Stewart also took action. In the wake of the deadly bombing of the 16th Street Baptist Church, he used the airwaves to help conduct the famous children’s march. What started peacefully, with children leaving school to protest segregation in Alabama’s largest city, ended with Bull Connor ordering the use of fire hoses and police dogs on the children. The moment galvanized a nation, and brought Birmingham’s injustices to the attention of the world.

Bowed, but unbroken, Stewart continued with his message of positivity, of gains made through education. In 1967, he became a silent partner alongside a Jewish friend for a fledgling advertising agency – an unheard of move in the Deep South. Fifty years later, o2ideas remains a fixture in the business community.

Nourishment

Years have passed, but Shelley Stewart hasn’t changed much.

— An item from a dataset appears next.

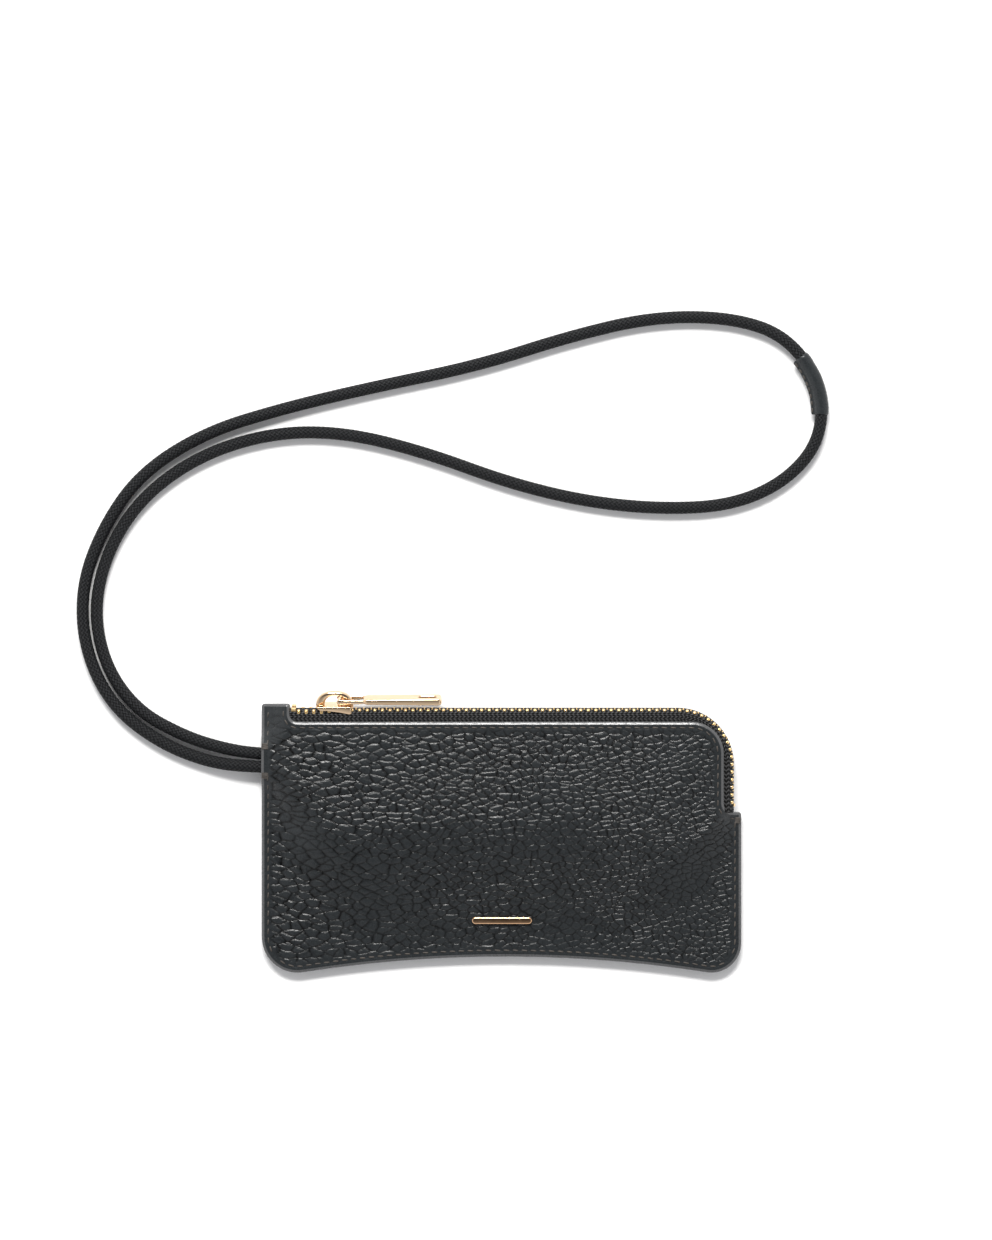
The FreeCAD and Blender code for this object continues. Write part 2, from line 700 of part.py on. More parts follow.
def sleeve_thread(path):
    solids = []
    count = int(path.Length / STITCH_PITCH)
    places = path.discretize(Number=2 * count + 1)
    for i in range(count):
        ahead = places[2 * i + 2] - places[2 * i]
        ahead.normalize()
        middle = places[2 * i + 1] + ahead.cross(Z_AXIS) * (FIN_REACH - 0.6)
        middle += Z_AXIS * (FIN_HALF_THICKNESS + THREAD_RADIUS + THREAD_GAP)
        solids.append(stitch(middle - ahead, middle + ahead))
    return Part.makeCompound(solids)


# Small parts on and in the body

def badge(surface):
    """A plain rounded bar with two pins, laid on the slope of the front."""
    half = BADGE_LENGTH / 2 - BADGE_WIDTH / 2
    bar = Part.makeBox(2 * half, BADGE_WIDTH, BADGE_THICKNESS, Vector(-half, -BADGE_WIDTH / 2, 0))
    ends = [Part.makeCylinder(BADGE_WIDTH / 2, BADGE_THICKNESS, Vector(x, 0, 0)) for x in (-half, half)]
    depth = LEATHER * 0.6
    pin_places = [Vector(x, 0, -depth) for x in (-BADGE_PIN_OFFSET, BADGE_PIN_OFFSET)]
    pins = [Part.makeCylinder(BADGE_PIN_RADIUS, depth + 0.2, p) for p in pin_places]
    holes = [
        Part.makeCylinder(BADGE_PIN_RADIUS + 0.05, depth + 1.0, p - Vector(0, 0, 0.1)) for p in pin_places
    ]
    reach = BADGE_WIDTH / 2
    low = sheet_height(surface, BADGE_X, BADGE_Y - reach)
    high = sheet_height(surface, BADGE_X, BADGE_Y + reach)
    slope = math.degrees(math.atan2(high - low, 2 * reach))
    solid = bar.fuse(ends + pins).removeSplitter()
    place = Vector(BADGE_X, BADGE_Y, (low + high) / 2 + 0.12)
    for shape in [solid] + holes:
        shape.rotate(ORIGIN, X_AXIS, slope)
        shape.translate(place)
    return solid, holes


def card_pocket():
    low = LEATHER + LINING + 4 * LAYER_GAP
    corner_point = Vector(-POCKET_HALF_WIDTH, POCKET_BOTTOM, low)
    return Part.makeBox(2 * POCKET_HALF_WIDTH, POCKET_TOP - POCKET_BOTTOM, POCKET_THICKNESS, corner_point)


def build():
    body_prism = prism(panel_outline())
    lining_prism = prism(panel_outline(LINING_INSET))
    cord_room = Part.makeBox(
        EXIT_REACH[0], 2 * (EXIT_HALF_HEIGHT + 1.0), TALL,
        Vector(LEFT - 1, EXIT_Y - EXIT_HALF_HEIGHT - 1.0, 0),
    )
    back_top = sheet(back_high)
    front_top = sheet(raised(front_low, LEATHER))
    ground = Part.makeBox(400, 400, 10, Vector(-200, -200, -10))
    badge_bar, badge_holes = badge(front_top)
    cord_points = [Vector(*p) for p in CORD_ROUTE]
    edges, radii = cord_edges(cord_points)
    cord_path = Part.Wire(edges)
    on_sleeve = sleeve_path(cord_points)
    seam_line = panel_outline(STITCH_INSET)
    window_line = panel_outline(WINDOW_STITCH_INSET)
    back_bottom = sheet(back_low)
    seam_stitches = stitches_on(front_top, seam_line, 1, sewn_edge)
    seam_stitches += stitches_on(back_bottom, seam_line, -1, sewn_edge)
    nodes = {
        "back_panel": shell(body_prism, back_bottom, back_top).cut(ground),
        "front_panel": shell(body_prism, sheet(front_low), front_top).cut(badge_holes),
        "back_lining": shell(
            lining_prism.cut(cord_room), sheet(back_lining_low), sheet(raised(back_lining_low, LINING))
        ),
        "front_lining": shell(
            lining_prism.cut(cord_room), sheet(raised(front_lining_high, -LINING)), sheet(front_lining_high)
        ),
        "card_pocket": card_pocket(),
        "zip_tape_front": along_chain(strip_outline(tape_points(1), TAPE)),
        "zip_tape_back": along_chain(strip_outline(tape_points(-1), TAPE)),
        "zip_teeth_front": teeth(1),
        "zip_teeth_back": teeth(-1),
        "zip_top_stops": top_stops(),
        "zip_bottom_stop": bottom_stop(),
        "slider_body": slider_body(),
        "slider_bridge": slider_bridge(),
        "pull_tab": pull_tab(),
        "neck_cord": neck_cord(cord_path, radii),
        "cord_sleeve": cord_sleeve(on_sleeve),
        "sleeve_thread": sleeve_thread(on_sleeve),
        "seam_thread": Part.makeCompound(seam_stitches),
        "zip_thread_front": Part.makeCompound(stitches_on(front_top, window_line, 1, window_edge)),
        "bar_tacks": bar_tacks(front_top),
        "badge_bar": badge_bar,
    }
    return nodes


os.makedirs("parts", exist_ok=True)
for name, shape in build().items():
    if not shape.isValid():
        print("not valid:", name)
    print(name, len(shape.Solids), round(shape.Volume, 1))
    shape.exportStep("parts/" + name + ".step")
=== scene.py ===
"""Looks of the neck pouch wallet: leather shells, zip, gold fittings, braided cord, studio."""
import math

import bmesh
import bpy
import numpy as np
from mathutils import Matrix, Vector, geometry


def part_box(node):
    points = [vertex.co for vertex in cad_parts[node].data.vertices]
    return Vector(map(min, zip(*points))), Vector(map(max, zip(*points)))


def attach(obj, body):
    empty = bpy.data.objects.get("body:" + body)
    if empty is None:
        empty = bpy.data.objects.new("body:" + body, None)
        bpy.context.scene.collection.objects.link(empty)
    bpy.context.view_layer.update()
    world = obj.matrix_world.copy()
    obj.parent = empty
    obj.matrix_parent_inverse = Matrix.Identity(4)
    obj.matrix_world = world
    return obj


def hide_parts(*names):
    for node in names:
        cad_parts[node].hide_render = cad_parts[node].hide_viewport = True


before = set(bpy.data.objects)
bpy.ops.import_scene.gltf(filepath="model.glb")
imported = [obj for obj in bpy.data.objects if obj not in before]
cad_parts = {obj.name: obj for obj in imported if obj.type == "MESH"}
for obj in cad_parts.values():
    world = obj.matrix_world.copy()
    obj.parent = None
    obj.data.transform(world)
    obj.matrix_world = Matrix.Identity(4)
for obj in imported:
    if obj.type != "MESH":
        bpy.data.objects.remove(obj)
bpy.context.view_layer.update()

MM = 0.001


def box_mm(node):
    low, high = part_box(node)
    return np.array(low) / MM, np.array(high) / MM


# Driving sizes in millimetres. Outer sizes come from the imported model.
BODY_LOW, BODY_HIGH = box_mm("front_panel")
LEFT, BOTTOM = BODY_LOW[0], BODY_LOW[1]
RIGHT, TAB_TOP = BODY_HIGH[0], BODY_HIGH[1]
CORNER_LEFT = 12.8
CORNER_RIGHT = 10.65
BOTTOM_SWEEP = 465.0
SHOULDER = 9.2
SMALL_CORNER = 1.0
LEATHER = 1.3
SEAM_MARGIN = 3.5
TAB_EDGE = -75.05
TAB_FILLET = 2.85
WINDOW_TOP = 41.4
WINDOW_RIGHT = 78.7
WINDOW_CORNER = 11.4
WINDOW_FILLET = 3.6
RIM_LIFT = 0.8
RIM_OPENING = 0.75
TAPE_ROOM = 0.95
LINING_INSET = 1.0
LINING_THICKNESS = 0.3
LAYER_GAP = 0.05
CORD_ROOM = 14.0
DOME = 5.65
CROWN = 0.7
CROWN_REACH = 30
SIDE_SLOPE = 44
LEFT_SLOPE_AT_ZIP = 9
RIGHT_SLOPE_AT_ZIP = 7
LEFT_SHORTENS = (-40, 38)
RIGHT_SHORTENS = (-34, 14)
MARGIN_AT_ZIP = 0.6
BOTTOM_SLOPE = 48
BACK_SIDE_SLOPE = 6.5
BACK_BOTTOM_SLOPE = 9
EXIT_Y = 27.45
EXIT_HALF_HEIGHT = 5.6
EXIT_LIFT = 0.71
GROOVE_WIDTH = 0.45
FRONT_GROOVE = 0.16
BACK_GROOVE = 0.14
SEAM_INSET = 2.3
WINDOW_SEAM_INSET = 2.1
GRAIN_DEPTH = 0.21
BACK_GRAIN_SHARE = 0.5
TAB_GRAIN_SHARE = 0.6
WAVE_HEIGHT = 0.22
FOLD_HEIGHT = 0.13
LIP_TURN = 0.34
BACK_THREAD_HEIGHT = 0.27
STITCH_PITCH = 3.2
STITCH_LENGTH = 2.35
THREAD_RADIUS = 0.27

# Zip chain
CHAIN_Y = 45.55
CHAIN_Z = 5.4
CHAIN_ROLL = math.radians(18.0)
ROLL_SIN, ROLL_COS = math.sin(CHAIN_ROLL), math.cos(CHAIN_ROLL)
CHAIN_START = -71.8
CHAIN_END_Y = 10.4
BEND_X = 62.6
BEND_Y = 26.3
BEND_RADIUS = CHAIN_Y - BEND_Y
PITCH = 2.7
STRAIGHT = BEND_X - CHAIN_START
BEND = BEND_RADIUS * math.pi / 2
CHAIN_LENGTH = STRAIGHT + BEND + BEND_Y - CHAIN_END_Y
BACK_TOOTH_SHARE = 0.6
BACK_TUCK = 0.45
PARTED = 0.75
TAPE_HALF = 0.25
TAPE_RIPPLE = 0.03
TAPE_STEP = 0.9

# Slider and pull, along the chain and out of its face
CORNER_POINTS = 6
SLIDER_LEFT = -65.8
SLIDER_RIGHT = -52.4
PLATE_LOW = 1.35
PLATE_HIGH = 1.9
FLANGE_ACROSS = 3.27
FLANGE_HALF = 0.33
BRIDGE_TOP = 7.0
BRIDGE_HALF_WIDTH = 1.224
HOLE_LEFT = -62.6
HOLE_RIGHT = -55.5
HOLE_TOP = 5.4
PIN_X = -57.3
PIN_OUT = 3.7
PULL_HALF_THICKNESS = 1.25
ARM_ACROSS = 2.5
PULL_BAR_START = -48.8
PULL_END = -21.1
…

“This is a man who had every right to be bitter, yet somehow he chose early on to pursue a different path,” said Andrew Westmoreland, president of Samford University. “It’s that irrepressibly positive spirit about him that has compelled him forward. I just wish that all of us could have, in just a portion, the positive attitude he has. I’ve never heard him speak ill of another human.”

Think back to that time, years ago, where the only food to be had was what he could find behind a restaurant. To most it was refuse.

To Shelley Stewart, it was nourishment.

If he found bad bread, he’d pick it clean until he found edible parts. That lesson taught him to look at people the same way.

“If there’s a human being sitting there, I’d never throw the whole human being away,” Stewart said. “There’s some good in all of us. If there’s good, I’ll take it. And if there’s bad, I’m going to find the good part and turn the bad part good.”